» Data:
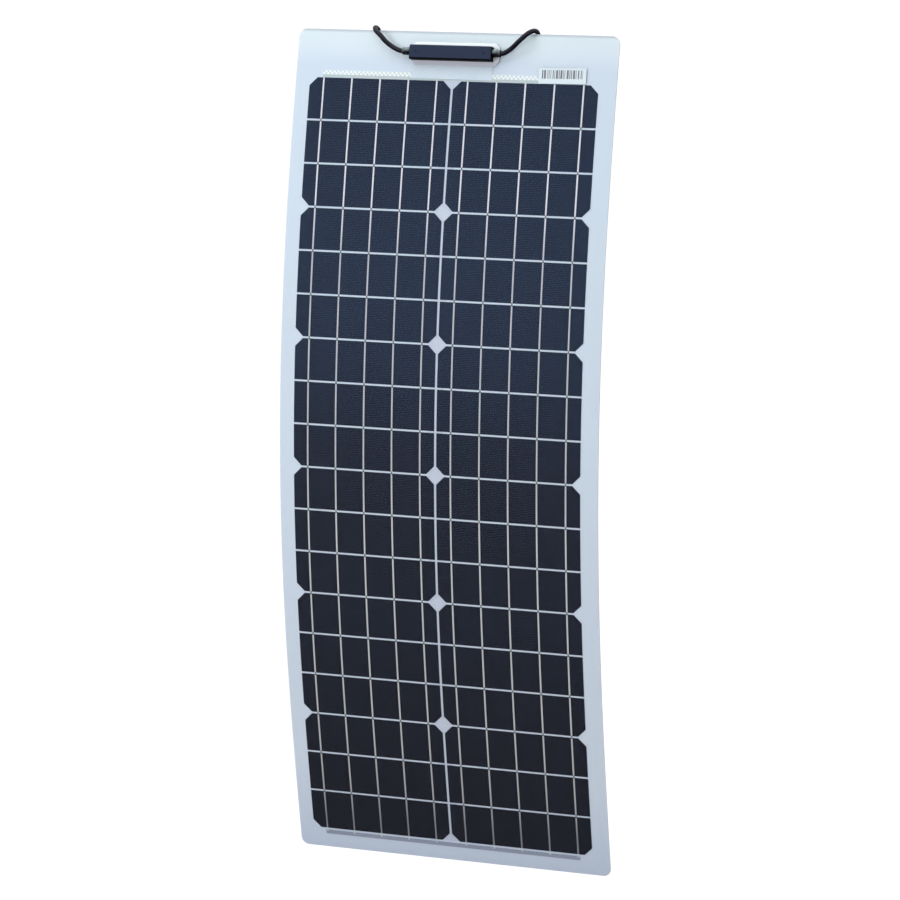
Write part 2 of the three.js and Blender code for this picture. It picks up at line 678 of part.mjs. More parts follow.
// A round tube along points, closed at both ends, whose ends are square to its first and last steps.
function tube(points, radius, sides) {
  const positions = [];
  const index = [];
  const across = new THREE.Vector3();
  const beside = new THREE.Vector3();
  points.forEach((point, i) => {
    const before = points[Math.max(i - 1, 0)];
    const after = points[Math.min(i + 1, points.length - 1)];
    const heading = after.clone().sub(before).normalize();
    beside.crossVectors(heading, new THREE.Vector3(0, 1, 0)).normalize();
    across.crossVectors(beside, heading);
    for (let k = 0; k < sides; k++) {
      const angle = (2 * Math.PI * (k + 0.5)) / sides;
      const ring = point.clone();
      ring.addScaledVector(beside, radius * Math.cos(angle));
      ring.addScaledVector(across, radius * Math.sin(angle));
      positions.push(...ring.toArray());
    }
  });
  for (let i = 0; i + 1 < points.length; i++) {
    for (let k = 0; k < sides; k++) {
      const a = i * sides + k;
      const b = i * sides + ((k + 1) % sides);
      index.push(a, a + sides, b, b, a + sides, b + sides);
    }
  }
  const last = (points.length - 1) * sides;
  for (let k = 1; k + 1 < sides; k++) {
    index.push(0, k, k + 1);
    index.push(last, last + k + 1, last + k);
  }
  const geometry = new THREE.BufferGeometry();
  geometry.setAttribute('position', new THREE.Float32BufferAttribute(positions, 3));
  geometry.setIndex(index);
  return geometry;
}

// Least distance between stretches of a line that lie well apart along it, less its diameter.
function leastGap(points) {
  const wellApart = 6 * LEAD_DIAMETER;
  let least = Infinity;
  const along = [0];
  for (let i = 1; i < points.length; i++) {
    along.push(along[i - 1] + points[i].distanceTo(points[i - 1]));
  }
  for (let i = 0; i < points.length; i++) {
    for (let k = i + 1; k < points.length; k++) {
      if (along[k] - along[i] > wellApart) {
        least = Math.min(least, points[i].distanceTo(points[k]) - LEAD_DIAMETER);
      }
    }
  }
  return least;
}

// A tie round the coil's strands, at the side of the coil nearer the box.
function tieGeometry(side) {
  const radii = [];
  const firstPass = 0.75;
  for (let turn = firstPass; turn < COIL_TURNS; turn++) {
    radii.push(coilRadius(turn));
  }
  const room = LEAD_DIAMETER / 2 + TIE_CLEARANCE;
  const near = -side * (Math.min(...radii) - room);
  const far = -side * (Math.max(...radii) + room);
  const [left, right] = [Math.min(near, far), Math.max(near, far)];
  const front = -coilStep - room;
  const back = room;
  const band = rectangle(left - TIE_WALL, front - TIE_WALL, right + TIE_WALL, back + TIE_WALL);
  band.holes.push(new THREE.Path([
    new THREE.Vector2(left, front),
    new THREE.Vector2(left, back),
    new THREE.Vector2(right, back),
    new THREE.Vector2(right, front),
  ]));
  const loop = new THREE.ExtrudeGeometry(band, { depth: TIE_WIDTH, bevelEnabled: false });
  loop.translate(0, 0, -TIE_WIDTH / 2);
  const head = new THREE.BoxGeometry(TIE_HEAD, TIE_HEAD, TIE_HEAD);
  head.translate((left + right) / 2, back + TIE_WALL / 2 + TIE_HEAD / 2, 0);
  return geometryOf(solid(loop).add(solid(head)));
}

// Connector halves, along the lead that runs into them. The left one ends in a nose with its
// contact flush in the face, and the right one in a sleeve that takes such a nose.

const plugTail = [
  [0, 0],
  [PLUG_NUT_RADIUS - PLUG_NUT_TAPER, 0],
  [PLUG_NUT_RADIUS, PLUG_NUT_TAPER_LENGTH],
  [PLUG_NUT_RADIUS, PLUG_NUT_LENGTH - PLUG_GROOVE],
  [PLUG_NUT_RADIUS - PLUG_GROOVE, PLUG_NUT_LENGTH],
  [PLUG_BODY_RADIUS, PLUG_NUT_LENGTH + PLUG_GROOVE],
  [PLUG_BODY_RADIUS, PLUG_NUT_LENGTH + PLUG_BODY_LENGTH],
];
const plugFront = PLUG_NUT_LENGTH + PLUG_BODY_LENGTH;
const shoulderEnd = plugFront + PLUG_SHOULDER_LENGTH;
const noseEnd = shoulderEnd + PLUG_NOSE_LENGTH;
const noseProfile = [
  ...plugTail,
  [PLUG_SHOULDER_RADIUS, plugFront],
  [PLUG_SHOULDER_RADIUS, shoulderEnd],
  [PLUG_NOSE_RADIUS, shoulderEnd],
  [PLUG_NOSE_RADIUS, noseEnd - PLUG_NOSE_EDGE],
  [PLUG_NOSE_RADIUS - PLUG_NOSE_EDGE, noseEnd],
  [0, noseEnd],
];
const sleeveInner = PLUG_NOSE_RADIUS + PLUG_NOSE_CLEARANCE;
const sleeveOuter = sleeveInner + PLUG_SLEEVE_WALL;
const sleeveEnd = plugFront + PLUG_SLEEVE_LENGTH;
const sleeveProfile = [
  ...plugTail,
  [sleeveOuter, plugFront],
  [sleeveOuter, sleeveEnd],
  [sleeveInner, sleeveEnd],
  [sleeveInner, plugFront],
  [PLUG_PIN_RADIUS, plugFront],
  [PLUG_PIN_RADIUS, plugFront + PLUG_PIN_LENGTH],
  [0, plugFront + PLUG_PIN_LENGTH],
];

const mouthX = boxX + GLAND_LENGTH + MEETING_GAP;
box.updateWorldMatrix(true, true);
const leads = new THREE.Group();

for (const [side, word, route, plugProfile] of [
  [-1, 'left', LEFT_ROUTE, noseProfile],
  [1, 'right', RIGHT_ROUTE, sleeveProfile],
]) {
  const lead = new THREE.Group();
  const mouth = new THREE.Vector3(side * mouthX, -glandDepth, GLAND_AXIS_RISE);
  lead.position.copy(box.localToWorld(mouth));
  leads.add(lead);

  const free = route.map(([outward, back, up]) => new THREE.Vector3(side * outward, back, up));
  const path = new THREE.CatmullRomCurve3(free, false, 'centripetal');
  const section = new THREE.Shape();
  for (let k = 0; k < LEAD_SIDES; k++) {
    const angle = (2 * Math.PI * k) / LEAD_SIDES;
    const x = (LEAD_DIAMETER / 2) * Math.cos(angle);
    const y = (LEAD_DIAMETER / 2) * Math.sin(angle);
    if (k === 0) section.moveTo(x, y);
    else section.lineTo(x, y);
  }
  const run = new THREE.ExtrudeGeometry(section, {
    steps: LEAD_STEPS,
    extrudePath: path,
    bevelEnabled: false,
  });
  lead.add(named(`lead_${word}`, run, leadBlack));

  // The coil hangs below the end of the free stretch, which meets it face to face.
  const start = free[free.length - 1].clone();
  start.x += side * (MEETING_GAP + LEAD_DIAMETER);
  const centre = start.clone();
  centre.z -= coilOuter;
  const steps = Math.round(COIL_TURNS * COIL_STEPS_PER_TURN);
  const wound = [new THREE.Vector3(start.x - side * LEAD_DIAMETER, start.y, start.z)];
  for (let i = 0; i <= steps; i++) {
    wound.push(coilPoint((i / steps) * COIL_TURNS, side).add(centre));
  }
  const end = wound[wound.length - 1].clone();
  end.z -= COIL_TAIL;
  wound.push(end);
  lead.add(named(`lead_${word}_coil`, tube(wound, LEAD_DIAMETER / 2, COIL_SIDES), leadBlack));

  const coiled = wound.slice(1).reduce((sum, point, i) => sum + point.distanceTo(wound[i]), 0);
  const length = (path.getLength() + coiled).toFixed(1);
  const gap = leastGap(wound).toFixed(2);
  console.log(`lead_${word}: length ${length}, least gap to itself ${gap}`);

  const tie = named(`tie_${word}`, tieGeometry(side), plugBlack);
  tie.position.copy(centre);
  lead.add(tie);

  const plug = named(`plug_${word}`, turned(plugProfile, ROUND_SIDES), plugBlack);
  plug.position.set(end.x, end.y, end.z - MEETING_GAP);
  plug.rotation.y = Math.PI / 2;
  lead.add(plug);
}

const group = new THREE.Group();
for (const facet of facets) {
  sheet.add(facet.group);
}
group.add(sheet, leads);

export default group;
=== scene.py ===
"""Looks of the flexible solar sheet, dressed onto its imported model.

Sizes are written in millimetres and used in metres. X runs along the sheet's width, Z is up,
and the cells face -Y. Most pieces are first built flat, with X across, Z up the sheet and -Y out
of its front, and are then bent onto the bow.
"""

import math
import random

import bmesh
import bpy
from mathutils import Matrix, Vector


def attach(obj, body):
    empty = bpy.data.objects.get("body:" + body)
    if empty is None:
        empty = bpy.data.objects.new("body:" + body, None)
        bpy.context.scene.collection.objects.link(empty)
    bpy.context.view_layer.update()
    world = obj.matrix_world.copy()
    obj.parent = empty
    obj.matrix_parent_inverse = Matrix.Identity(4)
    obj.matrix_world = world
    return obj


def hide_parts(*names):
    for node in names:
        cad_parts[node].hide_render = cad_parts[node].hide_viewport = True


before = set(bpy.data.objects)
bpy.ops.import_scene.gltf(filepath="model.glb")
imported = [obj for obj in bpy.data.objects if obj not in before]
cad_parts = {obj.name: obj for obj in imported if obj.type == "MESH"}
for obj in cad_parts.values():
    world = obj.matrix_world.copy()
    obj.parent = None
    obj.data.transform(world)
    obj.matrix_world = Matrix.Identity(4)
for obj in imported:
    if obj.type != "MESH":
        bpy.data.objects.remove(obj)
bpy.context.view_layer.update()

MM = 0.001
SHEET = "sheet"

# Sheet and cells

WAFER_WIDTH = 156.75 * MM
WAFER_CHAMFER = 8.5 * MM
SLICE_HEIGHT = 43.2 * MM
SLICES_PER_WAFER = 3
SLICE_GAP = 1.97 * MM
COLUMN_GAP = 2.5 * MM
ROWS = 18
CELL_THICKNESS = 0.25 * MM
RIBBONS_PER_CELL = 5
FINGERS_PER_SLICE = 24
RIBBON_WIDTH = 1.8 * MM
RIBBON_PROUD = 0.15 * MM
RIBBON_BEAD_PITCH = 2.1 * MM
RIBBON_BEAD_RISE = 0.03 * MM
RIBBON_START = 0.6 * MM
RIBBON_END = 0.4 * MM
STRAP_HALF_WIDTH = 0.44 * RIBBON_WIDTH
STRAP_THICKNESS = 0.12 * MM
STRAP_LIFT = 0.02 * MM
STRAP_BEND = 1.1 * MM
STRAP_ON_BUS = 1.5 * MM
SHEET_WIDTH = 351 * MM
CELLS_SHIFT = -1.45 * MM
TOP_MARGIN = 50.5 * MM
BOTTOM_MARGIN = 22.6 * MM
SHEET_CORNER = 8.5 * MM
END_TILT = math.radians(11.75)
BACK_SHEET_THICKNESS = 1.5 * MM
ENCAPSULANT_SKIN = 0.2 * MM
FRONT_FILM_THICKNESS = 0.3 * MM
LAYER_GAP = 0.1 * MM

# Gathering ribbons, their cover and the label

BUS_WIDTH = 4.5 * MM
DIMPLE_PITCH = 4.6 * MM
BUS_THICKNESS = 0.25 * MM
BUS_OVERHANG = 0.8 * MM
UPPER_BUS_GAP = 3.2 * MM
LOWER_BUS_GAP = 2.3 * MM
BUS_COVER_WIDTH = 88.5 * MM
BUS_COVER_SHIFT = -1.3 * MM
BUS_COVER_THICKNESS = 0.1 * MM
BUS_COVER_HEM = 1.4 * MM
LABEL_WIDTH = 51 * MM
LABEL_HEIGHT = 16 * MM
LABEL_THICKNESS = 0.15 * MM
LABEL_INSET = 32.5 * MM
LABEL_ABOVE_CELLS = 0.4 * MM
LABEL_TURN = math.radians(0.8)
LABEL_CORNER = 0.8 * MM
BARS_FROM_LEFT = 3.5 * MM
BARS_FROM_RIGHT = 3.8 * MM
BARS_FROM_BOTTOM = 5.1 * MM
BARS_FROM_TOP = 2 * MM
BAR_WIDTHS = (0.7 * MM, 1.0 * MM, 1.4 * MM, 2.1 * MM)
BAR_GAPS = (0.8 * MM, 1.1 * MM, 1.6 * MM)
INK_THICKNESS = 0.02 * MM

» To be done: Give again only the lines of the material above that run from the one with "before = set(bpy.data.objects)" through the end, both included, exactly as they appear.

» Output of the exercise:
before = set(bpy.data.objects)
bpy.ops.import_scene.gltf(filepath="model.glb")
imported = [obj for obj in bpy.data.objects if obj not in before]
cad_parts = {obj.name: obj for obj in imported if obj.type == "MESH"}
for obj in cad_parts.values():
    world = obj.matrix_world.copy()
    obj.parent = None
    obj.data.transform(world)
    obj.matrix_world = Matrix.Identity(4)
for obj in imported:
    if obj.type != "MESH":
        bpy.data.objects.remove(obj)
bpy.context.view_layer.update()

MM = 0.001
SHEET = "sheet"

# Sheet and cells

WAFER_WIDTH = 156.75 * MM
WAFER_CHAMFER = 8.5 * MM
SLICE_HEIGHT = 43.2 * MM
SLICES_PER_WAFER = 3
SLICE_GAP = 1.97 * MM
COLUMN_GAP = 2.5 * MM
ROWS = 18
CELL_THICKNESS = 0.25 * MM
RIBBONS_PER_CELL = 5
FINGERS_PER_SLICE = 24
RIBBON_WIDTH = 1.8 * MM
RIBBON_PROUD = 0.15 * MM
RIBBON_BEAD_PITCH = 2.1 * MM
RIBBON_BEAD_RISE = 0.03 * MM
RIBBON_START = 0.6 * MM
RIBBON_END = 0.4 * MM
STRAP_HALF_WIDTH = 0.44 * RIBBON_WIDTH
STRAP_THICKNESS = 0.12 * MM
STRAP_LIFT = 0.02 * MM
STRAP_BEND = 1.1 * MM
STRAP_ON_BUS = 1.5 * MM
SHEET_WIDTH = 351 * MM
CELLS_SHIFT = -1.45 * MM
TOP_MARGIN = 50.5 * MM
BOTTOM_MARGIN = 22.6 * MM
SHEET_CORNER = 8.5 * MM
END_TILT = math.radians(11.75)
BACK_SHEET_THICKNESS = 1.5 * MM
ENCAPSULANT_SKIN = 0.2 * MM
FRONT_FILM_THICKNESS = 0.3 * MM
LAYER_GAP = 0.1 * MM

# Gathering ribbons, their cover and the label

BUS_WIDTH = 4.5 * MM
DIMPLE_PITCH = 4.6 * MM
BUS_THICKNESS = 0.25 * MM
BUS_OVERHANG = 0.8 * MM
UPPER_BUS_GAP = 3.2 * MM
LOWER_BUS_GAP = 2.3 * MM
BUS_COVER_WIDTH = 88.5 * MM
BUS_COVER_SHIFT = -1.3 * MM
BUS_COVER_THICKNESS = 0.1 * MM
BUS_COVER_HEM = 1.4 * MM
LABEL_WIDTH = 51 * MM
LABEL_HEIGHT = 16 * MM
LABEL_THICKNESS = 0.15 * MM
LABEL_INSET = 32.5 * MM
LABEL_ABOVE_CELLS = 0.4 * MM
LABEL_TURN = math.radians(0.8)
LABEL_CORNER = 0.8 * MM
BARS_FROM_LEFT = 3.5 * MM
BARS_FROM_RIGHT = 3.8 * MM
BARS_FROM_BOTTOM = 5.1 * MM
BARS_FROM_TOP = 2 * MM
BAR_WIDTHS = (0.7 * MM, 1.0 * MM, 1.4 * MM, 2.1 * MM)
BAR_GAPS = (0.8 * MM, 1.1 * MM, 1.6 * MM)
INK_THICKNESS = 0.02 * MM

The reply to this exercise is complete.